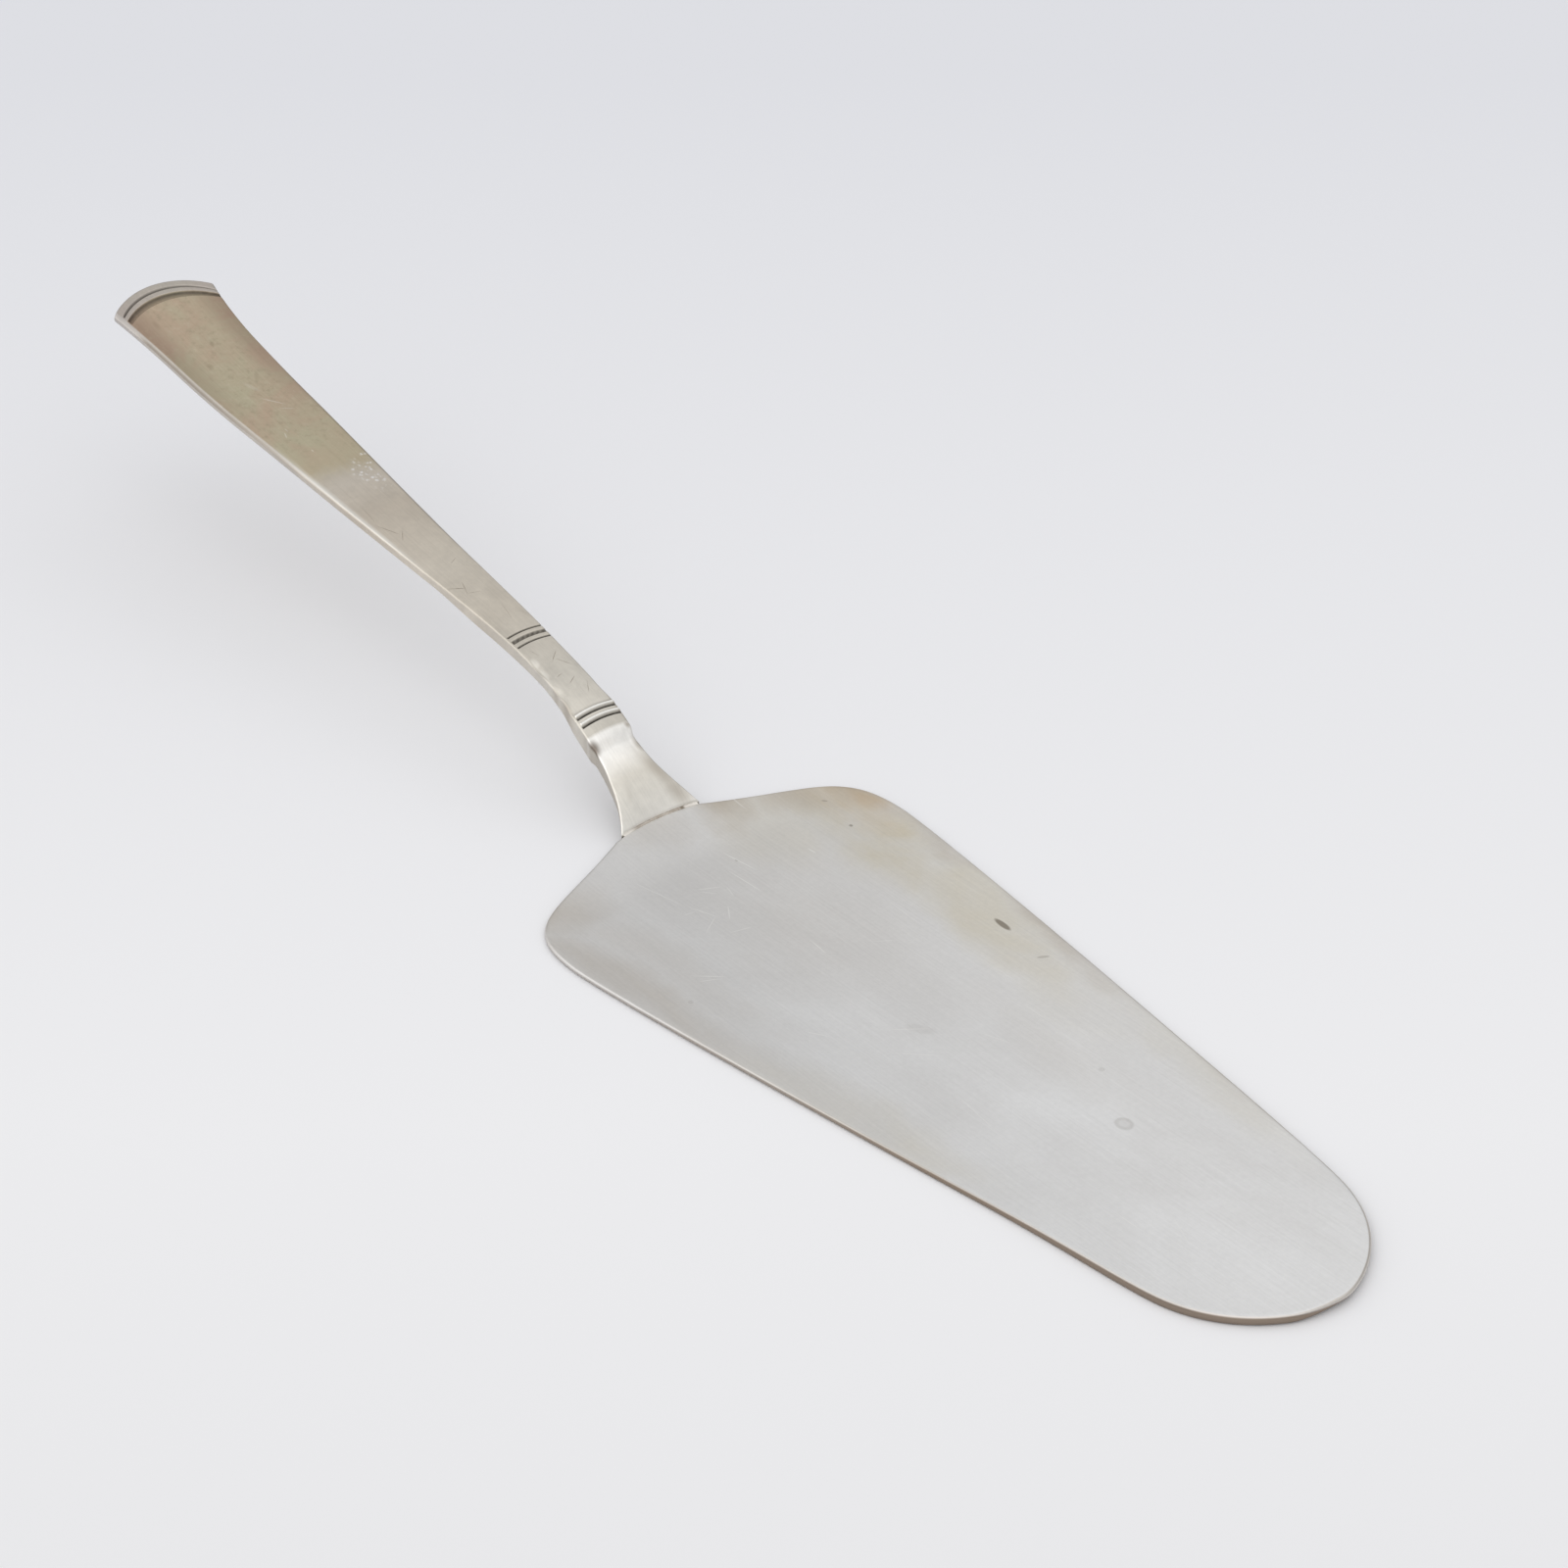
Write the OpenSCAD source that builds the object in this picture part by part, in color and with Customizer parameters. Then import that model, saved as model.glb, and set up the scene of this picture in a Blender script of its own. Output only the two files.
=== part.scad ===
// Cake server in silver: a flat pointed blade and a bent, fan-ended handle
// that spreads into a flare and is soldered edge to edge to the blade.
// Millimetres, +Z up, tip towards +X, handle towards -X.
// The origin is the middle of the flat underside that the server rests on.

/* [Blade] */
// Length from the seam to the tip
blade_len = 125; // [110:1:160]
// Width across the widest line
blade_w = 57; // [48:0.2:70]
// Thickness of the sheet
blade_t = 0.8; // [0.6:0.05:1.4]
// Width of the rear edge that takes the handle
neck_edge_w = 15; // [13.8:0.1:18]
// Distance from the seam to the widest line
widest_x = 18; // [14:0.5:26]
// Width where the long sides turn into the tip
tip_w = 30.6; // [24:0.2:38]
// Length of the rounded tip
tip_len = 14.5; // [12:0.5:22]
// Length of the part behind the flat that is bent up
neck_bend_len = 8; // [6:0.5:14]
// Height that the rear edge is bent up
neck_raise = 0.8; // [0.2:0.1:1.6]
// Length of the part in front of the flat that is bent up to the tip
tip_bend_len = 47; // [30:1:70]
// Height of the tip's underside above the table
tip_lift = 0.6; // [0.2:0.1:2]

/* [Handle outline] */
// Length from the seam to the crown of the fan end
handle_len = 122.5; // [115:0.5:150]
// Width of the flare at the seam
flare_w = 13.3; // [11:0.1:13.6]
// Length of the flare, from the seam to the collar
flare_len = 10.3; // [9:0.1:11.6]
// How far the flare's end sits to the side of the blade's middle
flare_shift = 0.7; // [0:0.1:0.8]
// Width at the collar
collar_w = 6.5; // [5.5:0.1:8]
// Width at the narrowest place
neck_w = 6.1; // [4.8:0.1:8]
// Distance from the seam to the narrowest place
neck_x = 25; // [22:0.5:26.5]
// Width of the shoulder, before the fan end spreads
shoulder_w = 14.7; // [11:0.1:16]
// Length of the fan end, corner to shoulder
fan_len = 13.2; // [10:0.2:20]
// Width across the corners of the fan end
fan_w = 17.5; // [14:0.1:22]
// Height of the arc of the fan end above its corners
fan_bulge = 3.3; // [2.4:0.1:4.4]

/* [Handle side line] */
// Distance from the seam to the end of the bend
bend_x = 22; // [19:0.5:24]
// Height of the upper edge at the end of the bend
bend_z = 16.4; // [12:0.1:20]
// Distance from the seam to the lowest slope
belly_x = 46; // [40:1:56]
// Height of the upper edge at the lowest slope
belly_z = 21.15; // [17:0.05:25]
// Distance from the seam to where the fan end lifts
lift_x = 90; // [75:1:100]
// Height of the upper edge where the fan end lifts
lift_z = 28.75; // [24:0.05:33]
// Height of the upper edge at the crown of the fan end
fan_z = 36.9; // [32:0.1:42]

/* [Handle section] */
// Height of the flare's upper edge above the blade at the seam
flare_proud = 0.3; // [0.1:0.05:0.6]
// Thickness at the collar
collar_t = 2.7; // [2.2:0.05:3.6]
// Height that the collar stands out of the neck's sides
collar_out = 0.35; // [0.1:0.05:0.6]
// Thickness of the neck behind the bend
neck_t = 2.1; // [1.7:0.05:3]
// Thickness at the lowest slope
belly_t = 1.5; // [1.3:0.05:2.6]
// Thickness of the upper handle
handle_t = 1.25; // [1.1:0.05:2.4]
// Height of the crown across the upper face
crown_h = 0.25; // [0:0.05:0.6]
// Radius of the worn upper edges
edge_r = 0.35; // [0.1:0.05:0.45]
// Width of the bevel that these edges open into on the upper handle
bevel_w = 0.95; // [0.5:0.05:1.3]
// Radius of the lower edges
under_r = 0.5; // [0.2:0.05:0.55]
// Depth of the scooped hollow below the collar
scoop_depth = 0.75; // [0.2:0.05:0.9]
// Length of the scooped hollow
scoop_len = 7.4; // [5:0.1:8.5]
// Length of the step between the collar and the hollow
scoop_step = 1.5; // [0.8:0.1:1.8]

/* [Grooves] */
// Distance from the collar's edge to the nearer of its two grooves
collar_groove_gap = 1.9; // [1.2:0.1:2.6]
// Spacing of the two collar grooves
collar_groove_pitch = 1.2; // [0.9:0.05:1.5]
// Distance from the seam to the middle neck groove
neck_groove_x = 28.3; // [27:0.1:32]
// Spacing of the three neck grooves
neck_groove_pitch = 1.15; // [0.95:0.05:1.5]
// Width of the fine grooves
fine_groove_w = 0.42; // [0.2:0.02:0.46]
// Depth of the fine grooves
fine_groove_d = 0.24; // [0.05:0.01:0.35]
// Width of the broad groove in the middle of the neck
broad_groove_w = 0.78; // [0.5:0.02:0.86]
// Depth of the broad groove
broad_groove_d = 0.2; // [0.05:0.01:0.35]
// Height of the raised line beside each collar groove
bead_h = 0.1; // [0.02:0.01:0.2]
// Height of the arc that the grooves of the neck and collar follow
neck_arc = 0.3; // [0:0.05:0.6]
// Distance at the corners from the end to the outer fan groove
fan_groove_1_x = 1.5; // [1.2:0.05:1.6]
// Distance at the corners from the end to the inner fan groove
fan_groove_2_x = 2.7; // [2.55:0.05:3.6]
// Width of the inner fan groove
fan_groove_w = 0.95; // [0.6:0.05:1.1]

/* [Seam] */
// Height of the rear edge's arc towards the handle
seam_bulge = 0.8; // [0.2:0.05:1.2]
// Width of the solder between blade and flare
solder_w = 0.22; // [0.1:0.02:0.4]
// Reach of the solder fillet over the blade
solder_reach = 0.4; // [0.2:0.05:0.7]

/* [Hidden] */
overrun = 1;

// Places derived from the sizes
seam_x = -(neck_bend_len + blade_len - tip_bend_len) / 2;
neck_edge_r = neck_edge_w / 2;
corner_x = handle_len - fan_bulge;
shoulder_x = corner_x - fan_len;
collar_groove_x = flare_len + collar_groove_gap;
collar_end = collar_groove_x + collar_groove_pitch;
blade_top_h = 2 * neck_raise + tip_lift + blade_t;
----
◆ SHORT PROBLEM
Your task is to gather every line with the word "part" and copy it.

◆ WORKED ANSWER
Write the OpenSCAD source that builds the object in this picture part by part, in color and with Customizer parameters. Then import that model, saved as model.glb, and set up the scene of this picture in a Blender script of its own. Output only the two files.
=== part.scad ===
// Length of the part behind the flat that is bent up
// Length of the part in front of the flat that is bent up to the tip